(Information supplied)
* BEGIN *
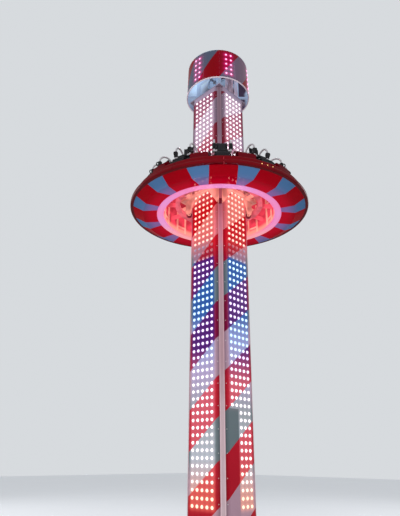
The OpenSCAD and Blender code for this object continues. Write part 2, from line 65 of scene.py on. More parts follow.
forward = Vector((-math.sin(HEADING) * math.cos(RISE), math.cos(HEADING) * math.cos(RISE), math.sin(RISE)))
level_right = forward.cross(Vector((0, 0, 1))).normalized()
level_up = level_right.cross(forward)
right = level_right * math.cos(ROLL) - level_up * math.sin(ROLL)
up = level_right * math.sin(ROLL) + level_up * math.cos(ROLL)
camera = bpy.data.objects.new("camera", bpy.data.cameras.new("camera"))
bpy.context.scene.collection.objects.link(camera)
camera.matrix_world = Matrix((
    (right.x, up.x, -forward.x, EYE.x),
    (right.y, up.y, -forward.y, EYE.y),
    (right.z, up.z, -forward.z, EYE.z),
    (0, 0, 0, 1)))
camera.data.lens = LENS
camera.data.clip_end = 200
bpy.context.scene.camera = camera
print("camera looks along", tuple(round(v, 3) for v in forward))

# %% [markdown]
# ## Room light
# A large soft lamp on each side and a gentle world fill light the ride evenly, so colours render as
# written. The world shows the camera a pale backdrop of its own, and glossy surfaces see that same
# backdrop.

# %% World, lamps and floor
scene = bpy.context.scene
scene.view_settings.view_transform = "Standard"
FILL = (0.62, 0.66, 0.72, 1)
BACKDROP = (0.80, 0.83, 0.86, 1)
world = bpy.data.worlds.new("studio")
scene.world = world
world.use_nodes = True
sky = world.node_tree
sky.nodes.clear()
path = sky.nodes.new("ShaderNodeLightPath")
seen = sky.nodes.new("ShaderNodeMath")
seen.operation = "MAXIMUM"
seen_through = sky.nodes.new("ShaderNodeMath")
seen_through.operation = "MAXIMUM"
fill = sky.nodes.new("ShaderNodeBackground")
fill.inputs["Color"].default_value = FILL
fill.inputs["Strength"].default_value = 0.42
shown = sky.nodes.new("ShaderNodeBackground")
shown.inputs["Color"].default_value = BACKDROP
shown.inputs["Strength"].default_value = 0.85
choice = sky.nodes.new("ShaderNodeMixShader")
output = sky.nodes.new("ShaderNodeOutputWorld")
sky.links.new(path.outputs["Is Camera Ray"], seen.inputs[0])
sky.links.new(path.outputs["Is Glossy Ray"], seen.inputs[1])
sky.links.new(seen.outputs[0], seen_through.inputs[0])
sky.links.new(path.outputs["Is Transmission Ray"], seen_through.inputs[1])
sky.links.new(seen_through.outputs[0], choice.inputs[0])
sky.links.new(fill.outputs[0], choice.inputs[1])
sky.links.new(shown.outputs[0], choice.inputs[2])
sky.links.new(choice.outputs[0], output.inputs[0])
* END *
Please output the entire listing exactly as it stands.

(Answer to this exercise)
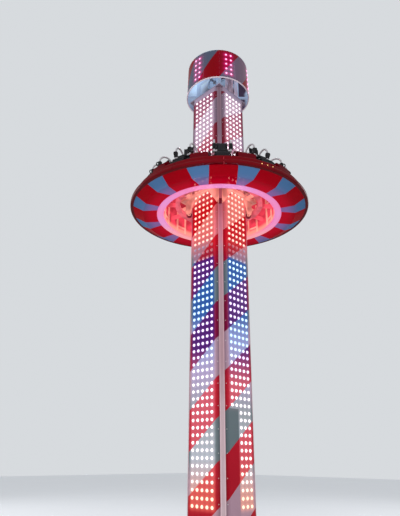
The OpenSCAD and Blender code for this object continues. Write part 2, from line 65 of scene.py on. More parts follow.
forward = Vector((-math.sin(HEADING) * math.cos(RISE), math.cos(HEADING) * math.cos(RISE), math.sin(RISE)))
level_right = forward.cross(Vector((0, 0, 1))).normalized()
level_up = level_right.cross(forward)
right = level_right * math.cos(ROLL) - level_up * math.sin(ROLL)
up = level_right * math.sin(ROLL) + level_up * math.cos(ROLL)
camera = bpy.data.objects.new("camera", bpy.data.cameras.new("camera"))
bpy.context.scene.collection.objects.link(camera)
camera.matrix_world = Matrix((
    (right.x, up.x, -forward.x, EYE.x),
    (right.y, up.y, -forward.y, EYE.y),
    (right.z, up.z, -forward.z, EYE.z),
    (0, 0, 0, 1)))
camera.data.lens = LENS
camera.data.clip_end = 200
bpy.context.scene.camera = camera
print("camera looks along", tuple(round(v, 3) for v in forward))

# %% [markdown]
# ## Room light
# A large soft lamp on each side and a gentle world fill light the ride evenly, so colours render as
# written. The world shows the camera a pale backdrop of its own, and glossy surfaces see that same
# backdrop.

# %% World, lamps and floor
scene = bpy.context.scene
scene.view_settings.view_transform = "Standard"
FILL = (0.62, 0.66, 0.72, 1)
BACKDROP = (0.80, 0.83, 0.86, 1)
world = bpy.data.worlds.new("studio")
scene.world = world
world.use_nodes = True
sky = world.node_tree
sky.nodes.clear()
path = sky.nodes.new("ShaderNodeLightPath")
seen = sky.nodes.new("ShaderNodeMath")
seen.operation = "MAXIMUM"
seen_through = sky.nodes.new("ShaderNodeMath")
seen_through.operation = "MAXIMUM"
fill = sky.nodes.new("ShaderNodeBackground")
fill.inputs["Color"].default_value = FILL
fill.inputs["Strength"].default_value = 0.42
shown = sky.nodes.new("ShaderNodeBackground")
shown.inputs["Color"].default_value = BACKDROP
shown.inputs["Strength"].default_value = 0.85
choice = sky.nodes.new("ShaderNodeMixShader")
output = sky.nodes.new("ShaderNodeOutputWorld")
sky.links.new(path.outputs["Is Camera Ray"], seen.inputs[0])
sky.links.new(path.outputs["Is Glossy Ray"], seen.inputs[1])
sky.links.new(seen.outputs[0], seen_through.inputs[0])
sky.links.new(path.outputs["Is Transmission Ray"], seen_through.inputs[1])
sky.links.new(seen_through.outputs[0], choice.inputs[0])
sky.links.new(fill.outputs[0], choice.inputs[1])
sky.links.new(shown.outputs[0], choice.inputs[2])
sky.links.new(choice.outputs[0], output.inputs[0])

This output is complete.